== DATA PROVIDED ==
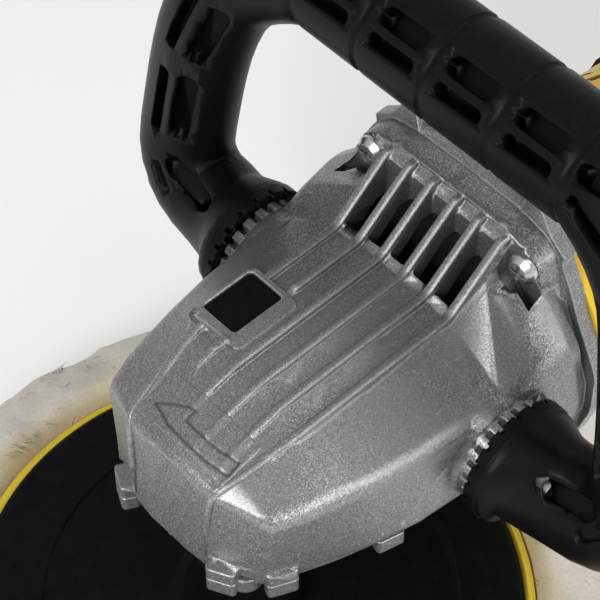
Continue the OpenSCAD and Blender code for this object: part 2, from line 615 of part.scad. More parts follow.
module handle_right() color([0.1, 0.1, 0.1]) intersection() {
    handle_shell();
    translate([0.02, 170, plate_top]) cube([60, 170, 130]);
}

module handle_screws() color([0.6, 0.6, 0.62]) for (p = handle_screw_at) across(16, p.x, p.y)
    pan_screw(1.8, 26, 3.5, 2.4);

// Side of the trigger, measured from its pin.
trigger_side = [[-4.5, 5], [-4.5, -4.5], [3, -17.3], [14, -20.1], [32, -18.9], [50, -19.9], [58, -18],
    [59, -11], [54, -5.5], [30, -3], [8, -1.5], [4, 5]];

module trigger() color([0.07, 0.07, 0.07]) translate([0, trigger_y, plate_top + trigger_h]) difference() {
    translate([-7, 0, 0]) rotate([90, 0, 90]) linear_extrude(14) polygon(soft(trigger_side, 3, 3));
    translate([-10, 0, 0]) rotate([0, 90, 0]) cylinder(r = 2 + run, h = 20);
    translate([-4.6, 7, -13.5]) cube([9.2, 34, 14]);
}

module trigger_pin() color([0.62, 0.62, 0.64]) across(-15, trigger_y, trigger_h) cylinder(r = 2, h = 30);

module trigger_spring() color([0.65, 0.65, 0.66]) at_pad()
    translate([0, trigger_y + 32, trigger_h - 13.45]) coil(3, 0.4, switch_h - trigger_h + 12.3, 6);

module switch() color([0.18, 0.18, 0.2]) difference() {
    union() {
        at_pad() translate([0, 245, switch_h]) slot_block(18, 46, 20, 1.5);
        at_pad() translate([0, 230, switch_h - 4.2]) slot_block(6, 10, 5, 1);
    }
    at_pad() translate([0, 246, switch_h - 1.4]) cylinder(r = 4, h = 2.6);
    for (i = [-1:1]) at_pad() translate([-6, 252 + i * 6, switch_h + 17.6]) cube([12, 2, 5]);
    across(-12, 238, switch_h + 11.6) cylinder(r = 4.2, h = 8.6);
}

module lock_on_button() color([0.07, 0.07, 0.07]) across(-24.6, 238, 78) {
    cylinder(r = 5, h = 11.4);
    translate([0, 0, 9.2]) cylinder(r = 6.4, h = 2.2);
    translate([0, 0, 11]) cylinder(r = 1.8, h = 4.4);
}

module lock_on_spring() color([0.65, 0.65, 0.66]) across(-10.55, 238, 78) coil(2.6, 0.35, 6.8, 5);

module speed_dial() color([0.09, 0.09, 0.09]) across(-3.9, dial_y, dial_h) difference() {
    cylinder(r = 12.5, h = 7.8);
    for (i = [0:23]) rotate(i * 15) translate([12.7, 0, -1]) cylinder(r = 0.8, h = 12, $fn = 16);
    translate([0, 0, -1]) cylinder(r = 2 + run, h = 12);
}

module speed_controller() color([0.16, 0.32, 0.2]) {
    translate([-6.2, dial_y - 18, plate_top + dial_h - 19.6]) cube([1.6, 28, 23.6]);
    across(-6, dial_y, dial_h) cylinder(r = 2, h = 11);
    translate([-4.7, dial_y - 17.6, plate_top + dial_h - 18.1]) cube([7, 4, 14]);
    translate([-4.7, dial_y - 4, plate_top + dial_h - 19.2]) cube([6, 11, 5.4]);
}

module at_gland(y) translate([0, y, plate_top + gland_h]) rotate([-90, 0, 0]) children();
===
● TO DO:
Each line of the listing above should be output exactly.

● THE REPLY:
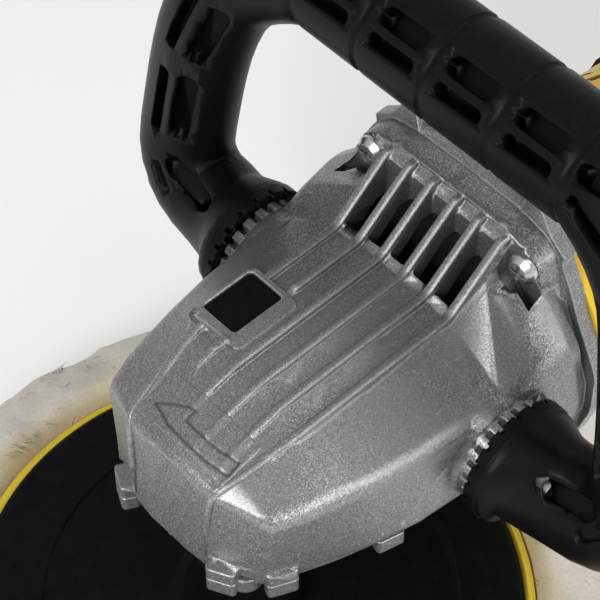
Continue the OpenSCAD and Blender code for this object: part 2, from line 615 of part.scad. More parts follow.
module handle_right() color([0.1, 0.1, 0.1]) intersection() {
    handle_shell();
    translate([0.02, 170, plate_top]) cube([60, 170, 130]);
}

module handle_screws() color([0.6, 0.6, 0.62]) for (p = handle_screw_at) across(16, p.x, p.y)
    pan_screw(1.8, 26, 3.5, 2.4);

// Side of the trigger, measured from its pin.
trigger_side = [[-4.5, 5], [-4.5, -4.5], [3, -17.3], [14, -20.1], [32, -18.9], [50, -19.9], [58, -18],
    [59, -11], [54, -5.5], [30, -3], [8, -1.5], [4, 5]];

module trigger() color([0.07, 0.07, 0.07]) translate([0, trigger_y, plate_top + trigger_h]) difference() {
    translate([-7, 0, 0]) rotate([90, 0, 90]) linear_extrude(14) polygon(soft(trigger_side, 3, 3));
    translate([-10, 0, 0]) rotate([0, 90, 0]) cylinder(r = 2 + run, h = 20);
    translate([-4.6, 7, -13.5]) cube([9.2, 34, 14]);
}

module trigger_pin() color([0.62, 0.62, 0.64]) across(-15, trigger_y, trigger_h) cylinder(r = 2, h = 30);

module trigger_spring() color([0.65, 0.65, 0.66]) at_pad()
    translate([0, trigger_y + 32, trigger_h - 13.45]) coil(3, 0.4, switch_h - trigger_h + 12.3, 6);

module switch() color([0.18, 0.18, 0.2]) difference() {
    union() {
        at_pad() translate([0, 245, switch_h]) slot_block(18, 46, 20, 1.5);
        at_pad() translate([0, 230, switch_h - 4.2]) slot_block(6, 10, 5, 1);
    }
    at_pad() translate([0, 246, switch_h - 1.4]) cylinder(r = 4, h = 2.6);
    for (i = [-1:1]) at_pad() translate([-6, 252 + i * 6, switch_h + 17.6]) cube([12, 2, 5]);
    across(-12, 238, switch_h + 11.6) cylinder(r = 4.2, h = 8.6);
}

module lock_on_button() color([0.07, 0.07, 0.07]) across(-24.6, 238, 78) {
    cylinder(r = 5, h = 11.4);
    translate([0, 0, 9.2]) cylinder(r = 6.4, h = 2.2);
    translate([0, 0, 11]) cylinder(r = 1.8, h = 4.4);
}

module lock_on_spring() color([0.65, 0.65, 0.66]) across(-10.55, 238, 78) coil(2.6, 0.35, 6.8, 5);

module speed_dial() color([0.09, 0.09, 0.09]) across(-3.9, dial_y, dial_h) difference() {
    cylinder(r = 12.5, h = 7.8);
    for (i = [0:23]) rotate(i * 15) translate([12.7, 0, -1]) cylinder(r = 0.8, h = 12, $fn = 16);
    translate([0, 0, -1]) cylinder(r = 2 + run, h = 12);
}

module speed_controller() color([0.16, 0.32, 0.2]) {
    translate([-6.2, dial_y - 18, plate_top + dial_h - 19.6]) cube([1.6, 28, 23.6]);
    across(-6, dial_y, dial_h) cylinder(r = 2, h = 11);
    translate([-4.7, dial_y - 17.6, plate_top + dial_h - 18.1]) cube([7, 4, 14]);
    translate([-4.7, dial_y - 4, plate_top + dial_h - 19.2]) cube([6, 11, 5.4]);
}

module at_gland(y) translate([0, y, plate_top + gland_h]) rotate([-90, 0, 0]) children();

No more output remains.